Everyone’s talking about the importance of zoonotic disease. And, rightly or wrongly, it’s usually animals that get the blame for passing disease to man. But, despite the many conferences reflecting that buzz-word “One Health”, the real progress in, and commitment to, control of zoonoses is disturbingly limited. Take the case of Porcine Cysticercosis – recognised by the World Health Organisation as an emerging and serious neglected zoonosis. Easy to control if you use a toilet, sadly prevalent across large parts of the world including South Asia and sub-Saharan Africa where sanitation remains a challenge.
Many pigs are infected. Their meat is sold in markets and may well transmit infection to man allowing the tape worm to establish itself. Eggs shed by the adult parasite residing in man can lead to accidental transfer and ingestion of eggs by others in close proximity. These develop and migrate to the brain, often causing epilepsy. Incidence of epilepsy is high in many villages where sanitary conditions are poor and pigs are present.
Control, through improved sanitation and judicious use of wormers, is possible. The work of Professor Lightowlers at the University of Melbourne, working in collaboration with GALVmed and Indian Immunologicals Ltd, offers the hope of a vaccine to break the cycle and control infection in pigs, thereby halting new infections in man. But how do you convince a pig owner to worm and vaccinate? It will cost him money and, since the disease causes no observable effects in his pig, he’ll see no benefit to himself.
It’s a classic case where a new model needs to be explored, combining the knowledge and skills of the veterinarian with those of the medical practitioner. Those skills exist, but now we come back to the challenge of who will pay. Animal health interventions are often based on economic benefit: reduced livestock mortality; improved productivity. Here the benefit to man is significant but indirect; a perfect opportunity for an innovative funding mechanism!

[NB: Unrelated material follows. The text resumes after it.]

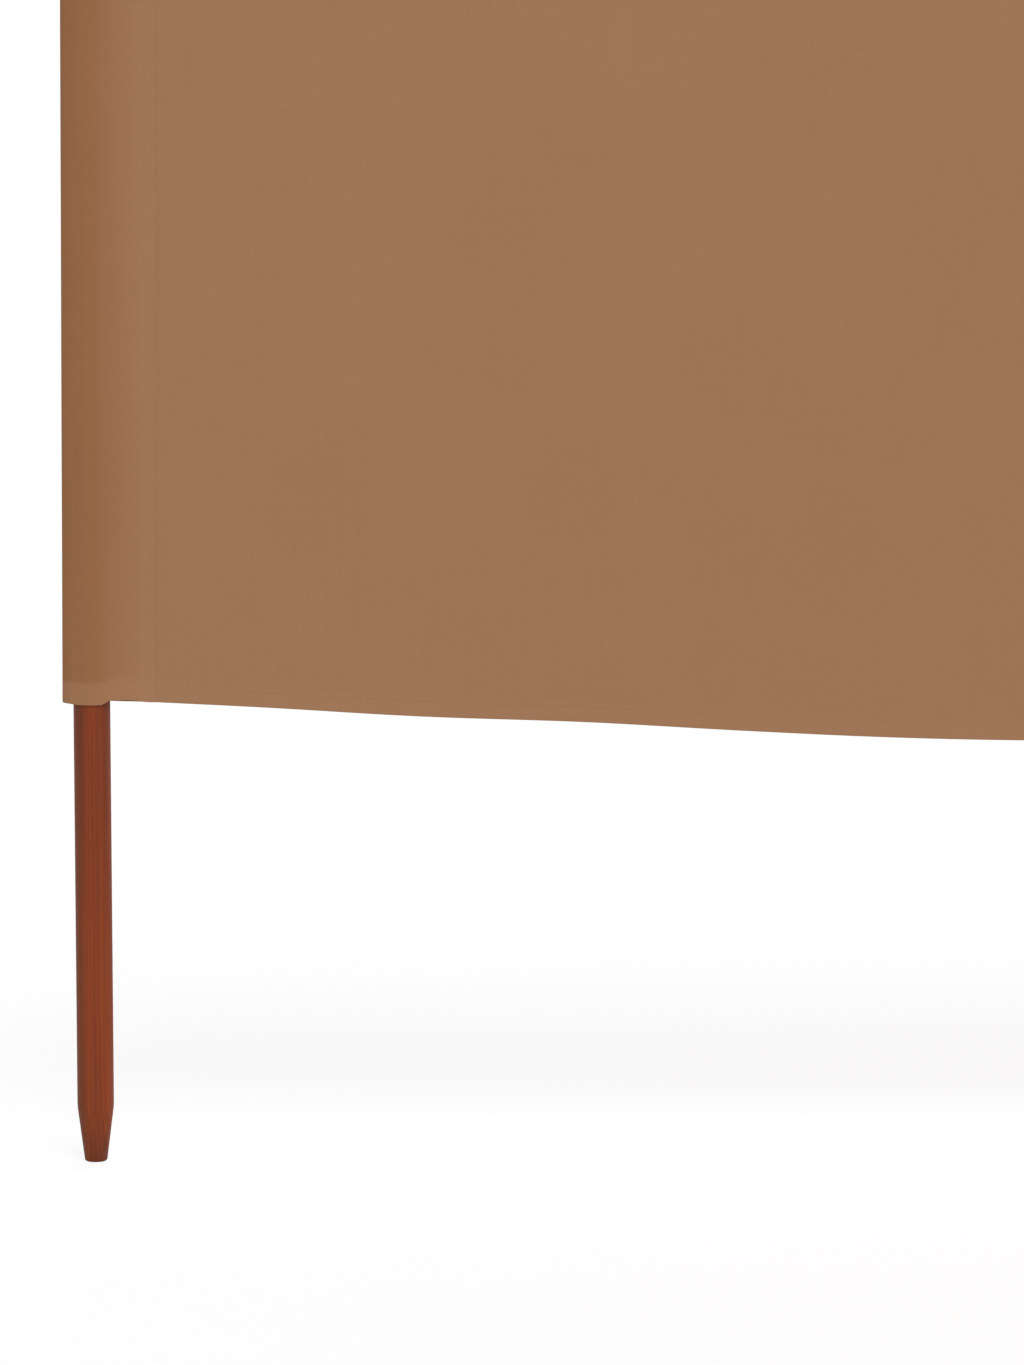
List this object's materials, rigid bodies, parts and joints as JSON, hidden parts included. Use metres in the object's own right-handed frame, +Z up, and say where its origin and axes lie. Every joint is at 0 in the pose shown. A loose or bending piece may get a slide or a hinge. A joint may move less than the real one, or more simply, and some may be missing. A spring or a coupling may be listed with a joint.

This post was originally written as part of World Veterinary Day focusing on Vector-borne diseases with Zoonotic potential. Vector-borne zoonotic diseases are becoming a major public health concern in fact Scientists estimate that more than 6 out of every 10 infectious diseases in humans are spread from animals. At GALVmed, we work on a number of zoonotic diseases not only to protect livestock from these diseases but humans as well.